# [Exercise prompt]
Quote, with no changes, the lines that run from the top of the material to the line with "return list(half) + left", both included.

════════

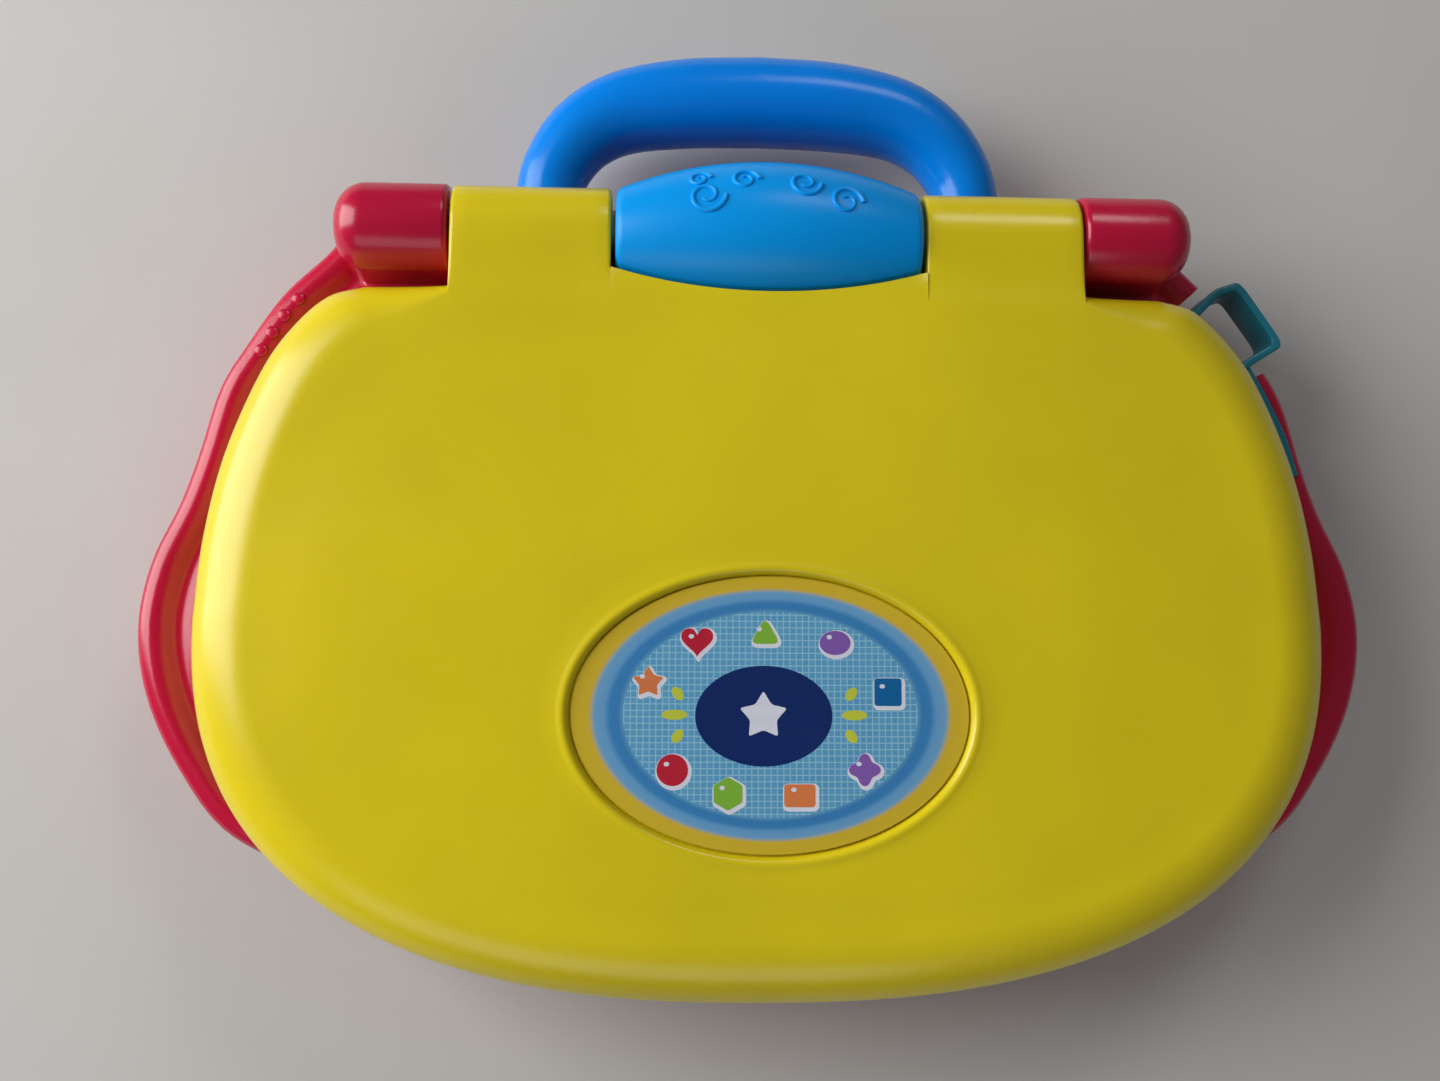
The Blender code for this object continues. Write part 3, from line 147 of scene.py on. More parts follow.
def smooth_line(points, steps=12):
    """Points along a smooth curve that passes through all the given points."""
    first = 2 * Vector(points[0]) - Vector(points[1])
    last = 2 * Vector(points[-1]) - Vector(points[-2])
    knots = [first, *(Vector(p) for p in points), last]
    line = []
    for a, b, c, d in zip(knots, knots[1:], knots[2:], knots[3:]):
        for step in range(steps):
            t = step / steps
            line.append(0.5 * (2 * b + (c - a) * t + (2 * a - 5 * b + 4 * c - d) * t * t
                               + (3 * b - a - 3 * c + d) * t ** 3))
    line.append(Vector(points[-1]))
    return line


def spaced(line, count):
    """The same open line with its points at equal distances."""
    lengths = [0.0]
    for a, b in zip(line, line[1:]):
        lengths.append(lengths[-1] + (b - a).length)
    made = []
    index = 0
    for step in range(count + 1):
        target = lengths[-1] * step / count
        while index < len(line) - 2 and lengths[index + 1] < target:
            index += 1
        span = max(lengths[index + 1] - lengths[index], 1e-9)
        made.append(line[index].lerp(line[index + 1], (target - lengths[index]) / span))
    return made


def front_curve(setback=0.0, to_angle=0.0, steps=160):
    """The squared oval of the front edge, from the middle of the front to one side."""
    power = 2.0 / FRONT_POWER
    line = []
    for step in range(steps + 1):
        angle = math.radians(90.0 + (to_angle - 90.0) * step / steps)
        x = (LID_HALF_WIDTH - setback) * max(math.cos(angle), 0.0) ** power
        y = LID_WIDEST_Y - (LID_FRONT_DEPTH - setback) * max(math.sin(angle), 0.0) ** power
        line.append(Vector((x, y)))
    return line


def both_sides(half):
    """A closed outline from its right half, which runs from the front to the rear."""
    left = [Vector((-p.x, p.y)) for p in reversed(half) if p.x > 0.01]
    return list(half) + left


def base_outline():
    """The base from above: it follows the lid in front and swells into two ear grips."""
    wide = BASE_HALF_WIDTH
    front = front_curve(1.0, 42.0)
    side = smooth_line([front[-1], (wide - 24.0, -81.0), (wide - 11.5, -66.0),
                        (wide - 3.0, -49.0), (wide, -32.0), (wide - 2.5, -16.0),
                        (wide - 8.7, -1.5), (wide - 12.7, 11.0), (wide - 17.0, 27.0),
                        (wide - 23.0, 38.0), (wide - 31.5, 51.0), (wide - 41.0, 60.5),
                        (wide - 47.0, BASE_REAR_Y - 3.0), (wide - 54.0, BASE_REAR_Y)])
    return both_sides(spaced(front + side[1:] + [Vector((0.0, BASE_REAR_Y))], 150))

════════

# [Right answer]
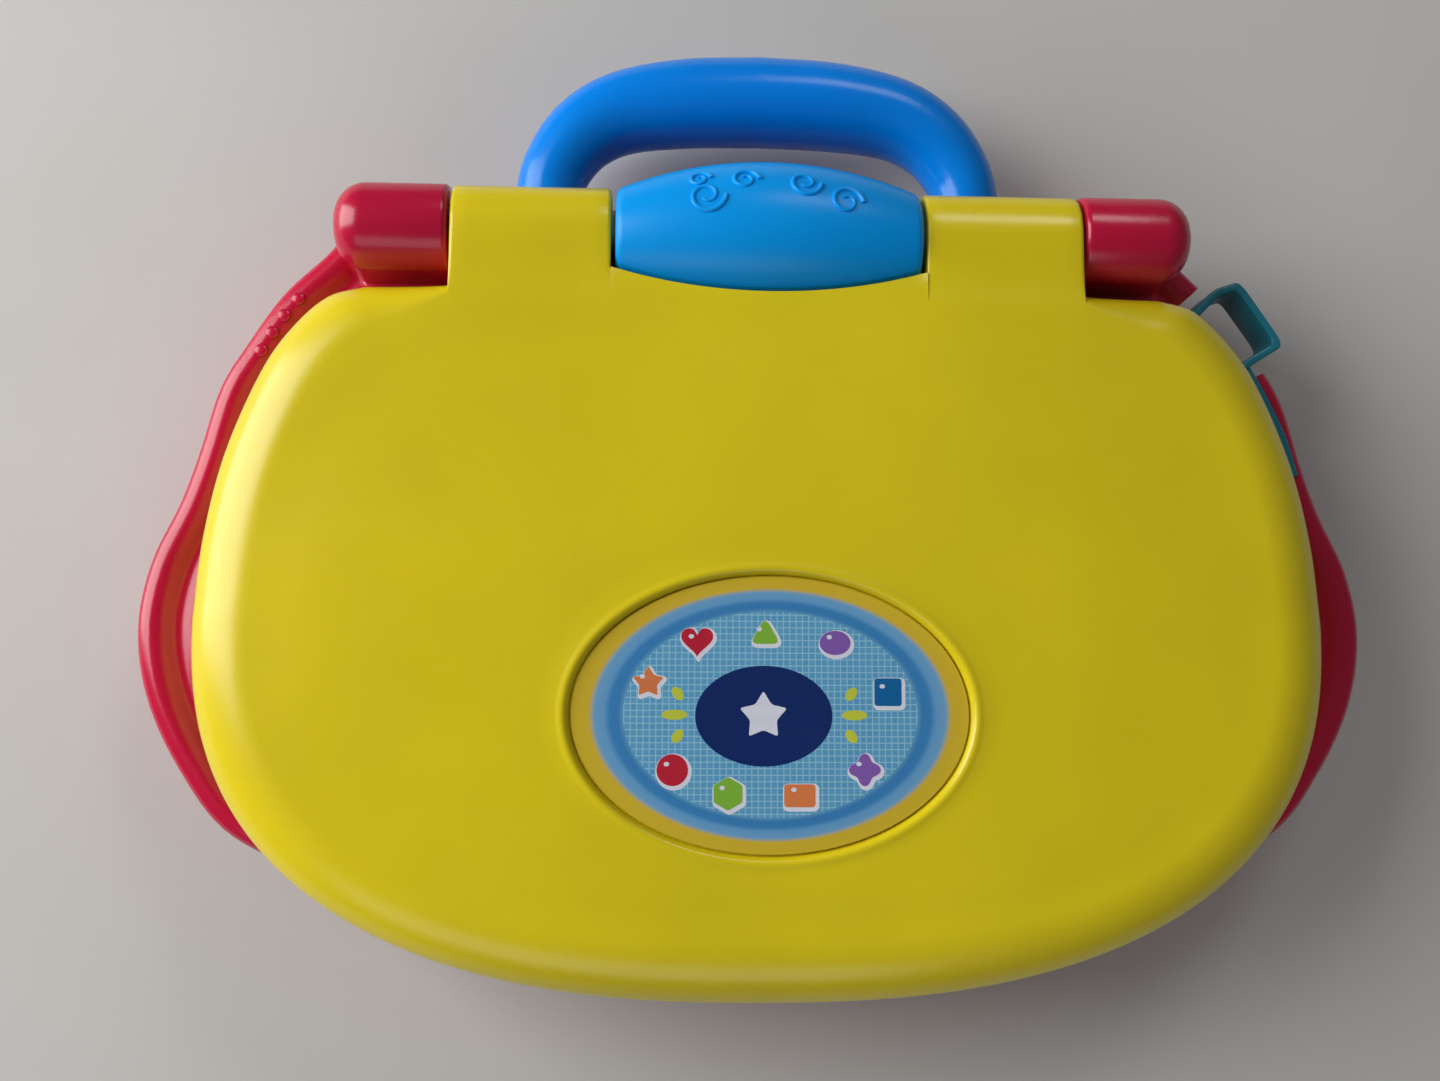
The Blender code for this object continues. Write part 3, from line 147 of scene.py on. More parts follow.
def smooth_line(points, steps=12):
    """Points along a smooth curve that passes through all the given points."""
    first = 2 * Vector(points[0]) - Vector(points[1])
    last = 2 * Vector(points[-1]) - Vector(points[-2])
    knots = [first, *(Vector(p) for p in points), last]
    line = []
    for a, b, c, d in zip(knots, knots[1:], knots[2:], knots[3:]):
        for step in range(steps):
            t = step / steps
            line.append(0.5 * (2 * b + (c - a) * t + (2 * a - 5 * b + 4 * c - d) * t * t
                               + (3 * b - a - 3 * c + d) * t ** 3))
    line.append(Vector(points[-1]))
    return line


def spaced(line, count):
    """The same open line with its points at equal distances."""
    lengths = [0.0]
    for a, b in zip(line, line[1:]):
        lengths.append(lengths[-1] + (b - a).length)
    made = []
    index = 0
    for step in range(count + 1):
        target = lengths[-1] * step / count
        while index < len(line) - 2 and lengths[index + 1] < target:
            index += 1
        span = max(lengths[index + 1] - lengths[index], 1e-9)
        made.append(line[index].lerp(line[index + 1], (target - lengths[index]) / span))
    return made


def front_curve(setback=0.0, to_angle=0.0, steps=160):
    """The squared oval of the front edge, from the middle of the front to one side."""
    power = 2.0 / FRONT_POWER
    line = []
    for step in range(steps + 1):
        angle = math.radians(90.0 + (to_angle - 90.0) * step / steps)
        x = (LID_HALF_WIDTH - setback) * max(math.cos(angle), 0.0) ** power
        y = LID_WIDEST_Y - (LID_FRONT_DEPTH - setback) * max(math.sin(angle), 0.0) ** power
        line.append(Vector((x, y)))
    return line


def both_sides(half):
    """A closed outline from its right half, which runs from the front to the rear."""
    left = [Vector((-p.x, p.y)) for p in reversed(half) if p.x > 0.01]
    return list(half) + left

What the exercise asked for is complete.